Moisturizing Substance Suddenly Forms in Hot Spring Water; Curious Change Occurs in Toyama Pref. Resorts After Earthquake

The Yomiuri Shimbun
Rumiko Nakajima checks the hot spring water in a bathtub at her Hotel Kurobe in Kurobe, Toyama Prefecture. “The change in the composition of the onsen water has made me feel positive,” she said.

KUROBE, Toyama — Following the Noto Peninsula Earthquake on Jan. 1, the chemical composition of the hot spring water at the Unazuki Onsen resort in Kurobe, Toyama Prefecture, was discovered to have changed, resulting in an increase in a substance that helps moisturize the skin.

“The earthquake caused a lot of cancellations for us, but this is an upside to it. We want to publicize this so we can revitalize our hot spring district,” a source connected to the local inn industry said.

Unazuki Onsen is one of the most popular hot spring resorts in Toyama Prefecture. The spring water is weakly alkaline and the temperature of the spring is about 90 C. The resort first opened in 1923 as a recreational facility for laborers working on a local power plant project.

“I’ve lived at this hot spring resort for more than 20 years, but this is the first time the composition of the water has ever changed. I couldn’t believe the earthquake did this!” said Rumiko Nakajima, 53, the proprietress of Hotel Kurobe (part of Unazuki Onsen), not hiding her surprise.

It was two days after the quake when Nakajima noticed something was different about the hot spring water, she says. When she soaked in it, she felt it was thicker than usual, seeming to wrap itself around her body. A few days later, the tiles in the main bathing areas suddenly began to turn brownish.

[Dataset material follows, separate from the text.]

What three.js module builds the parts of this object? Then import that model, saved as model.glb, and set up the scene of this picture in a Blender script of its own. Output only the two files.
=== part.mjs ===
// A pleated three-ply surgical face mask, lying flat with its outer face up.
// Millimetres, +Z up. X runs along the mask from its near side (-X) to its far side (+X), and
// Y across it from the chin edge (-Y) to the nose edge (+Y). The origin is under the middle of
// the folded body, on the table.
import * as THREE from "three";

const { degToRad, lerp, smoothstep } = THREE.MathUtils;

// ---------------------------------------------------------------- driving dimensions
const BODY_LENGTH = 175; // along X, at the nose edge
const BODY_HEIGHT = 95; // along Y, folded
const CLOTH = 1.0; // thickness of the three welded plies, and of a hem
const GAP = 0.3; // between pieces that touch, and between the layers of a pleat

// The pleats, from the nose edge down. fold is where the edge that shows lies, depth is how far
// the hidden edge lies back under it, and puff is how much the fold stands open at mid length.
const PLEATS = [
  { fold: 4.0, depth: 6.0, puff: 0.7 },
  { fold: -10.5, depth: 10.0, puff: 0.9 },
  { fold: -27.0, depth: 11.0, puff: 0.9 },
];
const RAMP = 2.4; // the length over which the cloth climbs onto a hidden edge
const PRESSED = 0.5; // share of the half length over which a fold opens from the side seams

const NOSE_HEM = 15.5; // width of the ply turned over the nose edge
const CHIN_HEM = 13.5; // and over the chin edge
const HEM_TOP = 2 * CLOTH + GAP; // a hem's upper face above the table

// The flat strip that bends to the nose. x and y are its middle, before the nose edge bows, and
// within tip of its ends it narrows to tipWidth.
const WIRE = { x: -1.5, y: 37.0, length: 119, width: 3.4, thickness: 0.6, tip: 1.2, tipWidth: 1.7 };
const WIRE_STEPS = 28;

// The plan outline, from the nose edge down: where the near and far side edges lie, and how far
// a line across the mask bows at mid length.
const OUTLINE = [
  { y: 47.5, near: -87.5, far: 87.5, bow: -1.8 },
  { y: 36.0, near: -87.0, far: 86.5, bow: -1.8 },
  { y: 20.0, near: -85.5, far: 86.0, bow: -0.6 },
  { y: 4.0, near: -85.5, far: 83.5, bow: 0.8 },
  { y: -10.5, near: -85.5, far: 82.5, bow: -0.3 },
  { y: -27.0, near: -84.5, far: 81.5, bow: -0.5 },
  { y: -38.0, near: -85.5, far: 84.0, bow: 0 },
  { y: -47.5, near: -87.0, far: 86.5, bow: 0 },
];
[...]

Around the same time, the office that manages the resort’s hot spring source heard from many local inns that their hot spring water developed a color and looked unusual.

The inns in Unazuki Onsen get their hot spring water from a roughly seven-kilometer system of pipes linking them to the Kuronagi Onsen hot spring, upstream on the Kurobe River.

According to Fujio Hyakkoku, 55, director of the management office, the water at the spring is clear and colorless, the same as before the quake, and also unchanged in temperature and volume. The pipe system was not damaged by the quake.

He said, “It was a mystery why the color of the water changed after it reached the inns.”

The office then asked the Toyama Prefectural Institute of Public Health to analyze the water’s composition.

A water sample was taken on Jan. 31 at the point where the hot water is distributed to the inns, and the analysis showed that the manganese ion content per kilogram of hot spring water was 0.3 milligrams, 75 times higher than in the previous analysis, performed in 2014. The brown coloration is believed to be caused by a chemical reaction between manganese and the chlorine the inns use to disinfect the water.

The analysis also showed that the level of metasilicic acid, which has a moisturizing effect and is therefore included in skin lotions and similar products, had more than quadrupled to 120.1 milligrams from 26.9 milligrams in 2014.

According to a cooperative association of inns in the Unazuki Onsen resort, reservations for 4,571 people, or 30% of the total number made at its member inns in January, were canceled, resulting in a loss of 95.43 million yen.

Nakajima said with a smile: “Our hot water supply never stopped [after the quake]. We also have some new advertising fodder. I’m a little more positive now.”

There is precedent for the composition of hot spring water changing after an earthquake.

At the Akiha spa Casui in Niigata, crystallized sand-like particles began to accumulate on the bottom of the bathtub after the 2004 Niigata Prefecture Chuetsu Earthquake. An analysis of the water revealed that the concentration of calcium ions and hydrogen carbonate ions had increased significantly.

Hideo Takizawa, head of the research department at the Hot Spring Research Center, Japan, said: “During an earthquake, groundwater pressure can fluctuate, which may affect hot springs. In the case of Unazuki, fluctuations in groundwater pressure may have changed how the water mixes, affecting its chemical composition.”